The immediate past police Affairs Minister Dr. Ibrahim Lame was quoted to have told Nigerians sometimes last year that because of insufficient professional training, a lot of police operatives are bad shooters. Could this be responsible for the high incidence of extralegal executions of innocent citizens by the police in Nigeria? Other violations of the fundamental human rights of Nigerians are committed daily by operatives of the Nigeria police.

One way out of this quagmire afflicting the nation’s police is for the operators of the system to ensure that fool proof strategies are activated to recruit quality and intellectually sound Nigerians into the Nigeria police and that good and commensurate salaries are paid to them even as the issue of housing crisis afflicting the police ought to be confronted vigorously. I believe in the ability of Ogbonna Onovo to achieve these lofty dreams within the period of his leadership of the Nigeria Police but he deserves our collective support.

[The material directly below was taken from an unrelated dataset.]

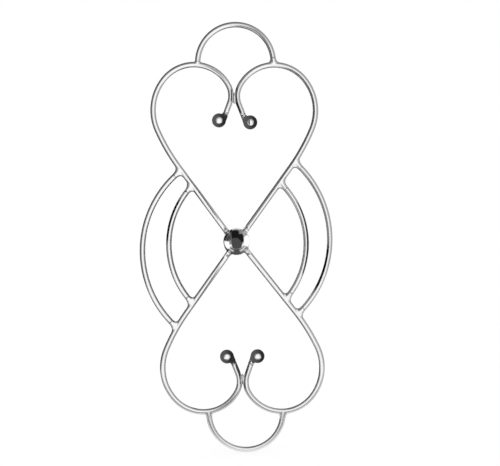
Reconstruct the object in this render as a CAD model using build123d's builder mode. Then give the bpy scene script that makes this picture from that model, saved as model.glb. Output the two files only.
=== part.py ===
"""Railing panel of polished rod: two hearts tip to tip on a hollow ball, with arches and side bars."""

import os
from math import cos, radians, sin

from build123d import *

os.makedirs("parts", exist_ok=True)

# Stock, in millimetres
rod_diameter = 10.0
centre_ball_diameter = 49.0
centre_ball_wall = 1.5
end_ball_diameter = 25.0

# Bends of every scroll, outwards from the centre ball: radius in millimetres, angle in degrees
bow_radius = 343.0
bow_angle = 12.7
shoulder_radius = 86.4
shoulder_angle = 64.5
lobe_radius = 68.2
lobe_angle = 111.6
curl_radius = 38.1
curl_angle = 48.2

# Each scroll as it was made by hand: lean of its leg from upright, how far outside
# the ball's centre the leg points, and the straight tail that ends at its ball
upper_left_lean_angle = 34.8
upper_right_lean_angle = 37.2
lower_left_lean_angle = 37.0
lower_right_lean_angle = 36.8
upper_left_aim = 3.7
upper_right_aim = 1.8
lower_left_aim = -0.8
lower_right_aim = 3.8
upper_left_tail = 34.7
upper_right_tail = 37.2
lower_left_tail = 36.4
lower_right_tail = 38.9
seam_shift = 3.6

# Side bars: bend radius, reach of the bar's middle from the centre and its height there
outer_bar_radius = 183.5
inner_bar_radius = 151.5
outer_left_reach = 168.0
outer_right_reach = 166.0
inner_left_reach = 120.6
inner_right_reach = 123.9
outer_left_height = -18.4
outer_right_height = 2.9
inner_left_height = -6.6
inner_right_height = -4.3

# Arches: half circles whose centres lie a little above the crowns and right of the seam
arch_radius = 66.5
arch_lift = 3.0
arch_shift = 4.1

# Welds, ground and polished: a rod stops square at its root gap, and weld metal fills the rest
root_gap = 3.0
foot_weld_reach = 9.0
foot_weld_step = 1.5
foot_weld_rise = 0.75
foot_weld_tuck = 0.3
leg_weld_reach = 4.5
leg_weld_root = 4.9
tail_weld_reach = 3.0
lobe_gap = 1.2
lobe_weld_length = 10.0
lobe_weld_width = 7.0
lobe_weld_depth = 6.0
lobe_weld_shift = 4.0
end_ball_inset = 0.5

rod_radius = rod_diameter / 2
centre_ball_radius = centre_ball_diameter / 2
end_ball_radius = end_ball_diameter / 2
end_ball_offset = end_ball_radius - rod_radius - end_ball_inset
end_ball_crook = (end_ball_radius**2 - (end_ball_offset - rod_radius) ** 2) ** 0.5 + root_gap
scroll_bends = (
    (bow_radius, bow_angle),
    (shoulder_radius, shoulder_angle),
    (lobe_radius, lobe_angle),
    (curl_radius, curl_angle),
)
LEFT, RIGHT = -1, 1
LOWER, UPPER = -1, 1
UPRIGHT = 90


def leg_run(side, lean, aim):
    """Straight run of a leg that brings its lobe to the seam, half the weld gap short of it."""
    heading = lean
    across = aim * cos(radians(lean))
    for radius, angle in scroll_bends:
        turned = max(heading - angle, -180)
        across += radius * (cos(radians(turned)) - cos(radians(heading)))
        heading = turned
    beside_seam = side * seam_shift + rod_radius + lobe_gap / 2
    return (beside_seam - across) / sin(radians(lean))


class Scroll:
    """Centreline of one scroll: its leg, then its lobe with the curl and the tail."""

    def __init__(self, name, side, level, lean, aim, tail):
        self.name = name
        out, up = sin(radians(lean)), cos(radians(lean))
        run = leg_run(side, lean, aim)
        butt = centre_ball_radius + root_gap
        turn = side * level
        with BuildLine(Plane.XZ) as leg:
            straight = Line(
                (side * (aim * up + butt * out), level * (butt * up - aim * out)),
                (side * (aim * up + run * out), level * (run * up - aim * out)),
            )
            bow = JernArc(straight @ 1, straight % 1, bow_radius, turn * bow_angle)
        with BuildLine(Plane.XZ) as lobe:
            shoulder = JernArc(bow @ 1, bow % 1, shoulder_radius, turn * shoulder_angle)
            crown = JernArc(shoulder @ 1, shoulder % 1, lobe_radius, turn * lobe_angle)
            curl = JernArc(crown @ 1, crown % 1, curl_radius, turn * curl_angle)
            end = Line(curl @ 1, curl @ 1 + (curl % 1) * (tail - end_ball_crook))
        self.leg = leg.wire()
        self.lobe = lobe.wire()
        self.path = Wire([*leg.edges(), *lobe.edges()])
        self.out = straight % 0
        self.down = end % 1
        self.inward = self.down.rotate(Axis.Y, -turn * UPRIGHT)
        self.ball = end @ 1 + self.down * end_ball_crook + self.inward * end_ball_offset
        box = self.path.bounding_box()
        self.crown = box.max.Z if level == UPPER else -box.min.Z


def meeting(line, other):
    """Point of a centreline where it crosses another, or comes nearest to it."""
    _, point, _ = line.distance_to_with_closest_points(other)
    return point


def rod_along(path):
    """Round rod swept along a centreline."""
    with BuildPart() as rod:
        with BuildSketch(Plane(origin=path @ 0, z_dir=path % 0)):
            Circle(rod_radius)
        sweep(path=path)
    return rod.part


def finished(name, part):
    """Label one piece and write it out."""
    part.label = name
    export_step(part, f"parts/{name}.step")


def make_end_ball(scroll):
    """Solid ball beside the tail's end, its outer side nearly flush with the rod's."""
    with BuildPart() as ball:
        with Locations(scroll.ball):
            Sphere(end_ball_radius)
    finished(f"end_ball_{scroll.name}", ball.part)


def make_centre_ball():
    """Hollow ball of two pressed halves, welded together and ground to one skin."""
    with BuildPart() as ball:
        Sphere(centre_ball_radius)
        Sphere(centre_ball_radius - centre_ball_wall, mode=Mode.SUBTRACT)
    finished("centre_ball", ball.part)


class Bar:
    """Bent bar between two scrolls, cut square at each end the root gap short of the scroll."""

    def __init__(self, name, path, first, second):
        self.name = name
        cut = (rod_radius + root_gap) / path.length
        self.path = path.trim(cut, 1 - cut)
        self.feet = (
            (path @ 0, self.path @ 0, self.path % 0, first),
            (path @ 1, self.path @ 1, (self.path % 1) * -1, second),
        )


def side_bar(name, side, radius, reach, height, pair):
    """Arc from the leg of the lower scroll round to the leg of the upper one."""
    lower, upper = pair
    with BuildLine(Plane.XZ) as bow:
        CenterArc((side * (reach - radius), height), radius, -side * UPRIGHT, 2 * UPRIGHT)
    bottom = meeting(bow.wire(), lower.leg)
    top = meeting(bow.wire(), upper.leg)
    with BuildLine(Plane.XZ) as path:
        ThreePointArc(bottom, (side * reach, height), top)
    return Bar(name, path.wire(), lower, upper)


def arch_bar(name, level, left, right):
    """Half circle on straight feet that stand on the crowns of a heart's two lobes."""
    middle = seam_shift + arch_shift
    height = level * ((left.crown + right.crown) / 2 + arch_lift)
    crown = (middle, height + level * arch_radius)
    springings = []
    feet = []
    for side, scroll in ((LEFT, left), (RIGHT, right)):
        springing = (middle + side * arch_radius, height)
        with BuildLine(Plane.XZ) as plumb:
            Line((springing[0], crown[1]), (springing[0], height - level * lobe_radius))
        springings.append(springing)
        feet.append(meeting(plumb.wire(), scroll.lobe))
    with BuildLine(Plane.XZ) as path:
        Line(feet[0], springings[0])
        ThreePointArc(springings[0], crown, springings[1])
        Line(springings[1], feet[1])
    return Bar(name, path.wire(), left, right)


def foot_weld(foot, end, way, scroll):
    """Weld under a bar's square end: it flares on to the scroll rod to both sides of the foot."""
    along = scroll.path.tangent_at(foot)
    face = Vector(0, 1, 0).cross(along)
    if face.dot(way) < 0:
        face = face * -1
    across = along - way * along.dot(way)
    with BuildPart() as weld:
        with BuildSketch(Plane(origin=foot, x_dir=along, z_dir=face)):
            Ellipse(rod_radius + foot_weld_reach, rod_radius - foot_weld_tuck)
        with BuildSketch(Plane(origin=foot + way * (rod_radius + foot_weld_rise), x_dir=across, z_dir=way)):
            Ellipse(rod_radius + foot_weld_step, rod_radius - foot_weld_tuck / 2)
        with BuildSketch(Plane(origin=end, x_dir=across, z_dir=way)):
            Circle(rod_radius)
        loft()
        add(rod_along(scroll.path), mode=Mode.SUBTRACT)
    return weld.part


def leg_weld(scroll):
    """Weld under a leg's square end: it flares on to the centre ball."""
    rise = root_gap + leg_weld_root
    base = scroll.path @ 0 - scroll.out * rise
    with BuildPart() as weld:
        with Locations(Plane(origin=base, z_dir=scroll.out)):
            Cone(
                rod_radius + leg_weld_reach,
                rod_radius,
                rise,
                align=(Align.CENTER, Align.CENTER, Align.MIN),
            )
        Sphere(centre_ball_radius, mode=Mode.SUBTRACT)
    return weld.part


def tail_weld(scroll):
    """Weld under a tail's square end: it widens towards the ball and runs out along its outer side."""
    end = scroll.path @ 1
    root = end + scroll.down * (end_ball_crook - end_ball_inset)
    with BuildPart() as weld:
        with BuildSketch(Plane(origin=end, x_dir=scroll.inward, z_dir=scroll.down)):
            Circle(rod_radius)
        root += scroll.inward * tail_weld_reach
        with BuildSketch(Plane(origin=root, x_dir=scroll.inward, z_dir=scroll.down)):
            Circle(rod_radius + tail_weld_reach)
        loft()
        with Locations(scroll.ball):
            Sphere(end_ball_radius, mode=Mode.SUBTRACT)
    return weld.part


def lobe_weld(level, left, right):
    """Bead in the notch where a heart's two lobes meet, on the side of the arch."""
    with BuildLine(Plane.XZ) as seam:
        Line((seam_shift, 0), (seam_shift, level * left.crown))
    touch = (meeting(left.lobe, seam.wire()).Z + meeting(right.lobe, seam.wire()).Z) / 2
    with BuildPart() as weld:
        with BuildSketch(Plane.XZ):
            with Locations((seam_shift, touch + level * lobe_weld_shift)):
                SlotOverall(lobe_weld_length, lobe_weld_width, rotation=UPRIGHT)
        extrude(amount=lobe_weld_depth / 2, both=True)
        add(rod_along(left.path), mode=Mode.SUBTRACT)
        add(rod_along(right.path), mode=Mode.SUBTRACT)
    return weld.part


def group(name, welds):
    """Write out one kind of weld as a set of separate beads."""
    with BuildPart() as beads:
        for weld in welds:
            add(weld)
    finished(name, beads.part)


upper_left = Scroll("upper_left", LEFT, UPPER, upper_left_lean_angle, upper_left_aim, upper_left_tail)
upper_right = Scroll("upper_right", RIGHT, UPPER, upper_right_lean_angle, upper_right_aim, upper_right_tail)
lower_left = Scroll("lower_left", LEFT, LOWER, lower_left_lean_angle, lower_left_aim, lower_left_tail)
lower_right = Scroll("lower_right", RIGHT, LOWER, lower_right_lean_angle, lower_right_aim, lower_right_tail)
scrolls = (upper_left, upper_right, lower_left, lower_right)
left_pair = (lower_left, upper_left)
right_pair = (lower_right, upper_right)
side_bars = (
    side_bar("outer_bar_left", LEFT, outer_bar_radius, outer_left_reach, outer_left_height, left_pair),
    side_bar("outer_bar_right", RIGHT, outer_bar_radius, outer_right_reach, outer_right_height, right_pair),
    side_bar("inner_bar_left", LEFT, inner_bar_radius, inner_left_reach, inner_left_height, left_pair),
    side_bar("inner_bar_right", RIGHT, inner_bar_radius, inner_right_reach, inner_right_height, right_pair),
)
arches = (
    arch_bar("top_arch", UPPER, upper_left, upper_right),
    arch_bar("bottom_arch", LOWER, lower_left, lower_right),
)

make_centre_ball()
for scroll in scrolls:
    finished(f"scroll_{scroll.name}", rod_along(scroll.path))
    make_end_ball(scroll)
for bar in side_bars + arches:
    finished(bar.name, rod_along(bar.path))
group("side_bar_welds", [foot_weld(*foot) for bar in side_bars for foot in bar.feet])
group("arch_welds", [foot_weld(*foot) for bar in arches for foot in bar.feet])
group("centre_ball_welds", [leg_weld(scroll) for scroll in scrolls])
group("end_ball_welds", [tail_weld(scroll) for scroll in scrolls])
group("lobe_welds", [lobe_weld(UPPER, upper_left, upper_right), lobe_weld(LOWER, lower_left, lower_right)])
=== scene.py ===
from math import cos, exp, pi, radians, sin

import bmesh
import bpy
from bpy.props import FloatProperty, FloatVectorProperty, IntProperty, PointerProperty
from mathutils import Matrix, Vector


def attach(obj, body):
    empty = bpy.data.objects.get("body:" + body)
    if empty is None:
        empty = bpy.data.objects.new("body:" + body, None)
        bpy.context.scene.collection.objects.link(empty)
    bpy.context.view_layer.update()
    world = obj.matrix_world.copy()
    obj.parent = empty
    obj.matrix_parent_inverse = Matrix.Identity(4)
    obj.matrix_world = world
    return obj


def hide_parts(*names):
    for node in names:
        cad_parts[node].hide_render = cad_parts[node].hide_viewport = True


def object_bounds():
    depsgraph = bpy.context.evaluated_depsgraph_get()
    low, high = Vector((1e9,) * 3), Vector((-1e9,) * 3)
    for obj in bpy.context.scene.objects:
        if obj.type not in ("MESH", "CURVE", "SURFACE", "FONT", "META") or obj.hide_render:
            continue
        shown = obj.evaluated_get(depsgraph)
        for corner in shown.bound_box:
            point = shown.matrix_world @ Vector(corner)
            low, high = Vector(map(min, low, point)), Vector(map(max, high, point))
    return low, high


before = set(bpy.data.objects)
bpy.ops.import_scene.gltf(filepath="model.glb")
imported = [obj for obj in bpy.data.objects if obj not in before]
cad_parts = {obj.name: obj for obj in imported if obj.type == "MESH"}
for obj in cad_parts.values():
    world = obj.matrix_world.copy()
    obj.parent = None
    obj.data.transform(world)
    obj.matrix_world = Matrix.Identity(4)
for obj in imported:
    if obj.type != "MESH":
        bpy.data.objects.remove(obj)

bl_info = {
    "name": "Railing panel of polished rod",
    "version": (1, 0, 0),
    "blender": (4, 5, 0),
    "location": "3D View > Sidebar > Railing panel",
    "description": "Two hearts of polished round rod on a ball, with arches and side bars",
    "category": "Object",
}

CAD_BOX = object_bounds()
LEFT, RIGHT = -1, 1
LOWER, UPPER = -1, 1
OUTWARDS = Vector((0, -1, 0))
UPRIGHT = Vector((0, 0, 1))

# Bends of every scroll, outwards from the centre ball: radius in metres, angle in degrees
SCROLL_BENDS = ((0.343, 12.7), (0.0864, 64.5), (0.0682, 111.6), (0.0381, 48.2))
# Side, level, lean of the leg from upright, how far outside the ball's centre it points, and its tail
SCROLLS = {
    "upper_left": (LEFT, UPPER, 34.8, 0.0037, 0.0347),
    "upper_right": (RIGHT, UPPER, 37.2, 0.0018, 0.0372),
    "lower_left": (LEFT, LOWER, 37.0, -0.0008, 0.0364),
    "lower_right": (RIGHT, LOWER, 36.8, 0.0038, 0.0389),
}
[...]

In the United Kingdom, police officers are well paid, well trained and allowed to belong to trade unions to promote and protect their professional interests. Why are the operatives of the Nigeria police administratively prohibited from forming and belonging to professional trade unions to promote, protect and advance their professional interests even when Nigeria subscribes to the Universal Declaration of human rights and African Charter on Human and Peoples Rights?

All the administrative encumbrances that obstruct the professional growth and advancement of the operatives of the Nigeria police should be systematically dismantled  because it is a cardinal breach of the fundamental rights of the operatives that they will continue to suffer and smile even as Nigerians are not offered the benefits of receiving the most competent, professionally efficient and effective policing which explains why a majority of Nigerians are currently besieged by threats to their lives and property.

·                    Onwubiko heads Human Rights Writers’ Association of Nigeria.